06-15-2008, 03:19 PM
I told myself that diet is a four letter word. I am making a life change. I decided that I need to be healthy and the way to do that is to eat healthy. I keep my portions small and eat every 3-4 hours. The only time that I may have a craving is late at night after I have settle down at the end of the day. Then I have to decide if I am truly hungry or if I am bored and just want to eat. I am also doing clean eating and have never felt better. Now, whenever I eat something greasy or fatty, it makes me physically sick.
06-15-2008, 03:23 PM
Way to go xraygirl! That's the way to do it!
06-15-2008, 09:10 PM
I'm in the same boat as you, needing to choose a plan but just not knowing which one. And THAT brings me around to the real problem. I don't really want to get started, period. So, as yoyoma said, just START, with anything and move on from there.
Though people know that the key to long-term weight loss is changing your mindset and current habits, the idea of doing something FOREVER is, to put it mildly, overwhelming. There is no need to do that right this instant.
I think calorie counting is the best. Pick a number and do it for a while. You can change later. That's my advice. I have to follow it myself now. :)
06-16-2008, 03:01 AM
Totally understand where you're coming from, redballoon, that's why I suggest that the changes you make are small ones, changes that you can handle. It's not too much of a shock o the system to change from regular soda to diet soda, or from full fat milk to skimmed milk.
As you say, we're dealing with a mindset here, trying to break old habits and form new ones. Not an easy task, but like many tasks it can be made easier by breaking it down into small, manageable pieces.
06-22-2008, 04:31 PM
Plan hopping has been my biggest problem (bigger than chocolate!) I'll start a plan, get bored with it, or suddenly find it fatally flawed, and switch. I lose best on low carb, but can't stick to it. I'll switch to Weight Watchers or calorie counting, lose very slowly, and go back to low carb -- with several stops and hops in between. I've gained 5 pounds a year for the past 12 years doing this! This has become such a habit that I've begun to think that, now at least, I like the starting -- planning, doing something new -- but not the programs, and just maybe I want to restart so I can play the "I'll start again Monday" game.
adreamer, I hope you can find something you know you can stick to -- that's why I always end up at Weight Watchers. It really does allow anything, in moderation. I think that's the most important thing. Good luck!
06-30-2008, 06:12 AM
I use to be a sugar junkie too! I still have times I struggle but I have done so much better for probably a couple of years.
I agree you have to find a new way of life. One that works for you but I will let you know what I have done.
First of all to get rid of the sugar craving I would put myself through a sugar detox.

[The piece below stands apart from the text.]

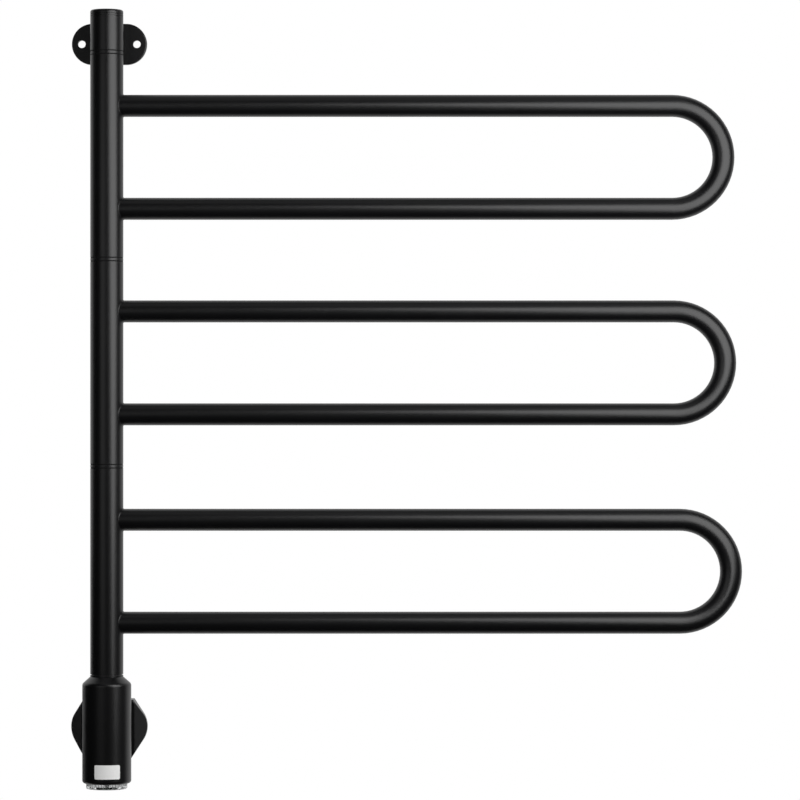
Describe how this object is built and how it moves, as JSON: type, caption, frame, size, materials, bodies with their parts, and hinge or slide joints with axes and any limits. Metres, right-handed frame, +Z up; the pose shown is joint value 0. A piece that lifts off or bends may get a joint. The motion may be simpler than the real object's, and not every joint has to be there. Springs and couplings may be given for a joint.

For about a week or two I would have no sugar. It was hard, I had headaches and less energy at first but in a few days I started feeling revived. In about a week the sugar cravings leave. Then I would slowly add a little sugar in. I have to becareful because I always have to control my sugar (no I'm not diabetic) but I have to becareful because I don't want the sugar cravings. I now allow myself a couple of treats a week and keep them under control.
The rest of my life plan is to keep up on my exercise and to eat healthy. I don't know that you need a diet plan. We all know what is healthy to eat!
I talked to my husband and we decided together to make a life change. It has changed my household so much and all for the better. My kids eat better and we all have so much more energy!
God will help you through. If you have any questions or just need someone to talk to I'm here!
07-03-2008, 02:41 PM
Here's a plug for simplicity: The No S diet. Someone here posted about and it is now my plan, so I am paying it forward. You can find all you need to know on the website (or in my signature for that matter), but if you like books as I do, one is now available. Best Wishes!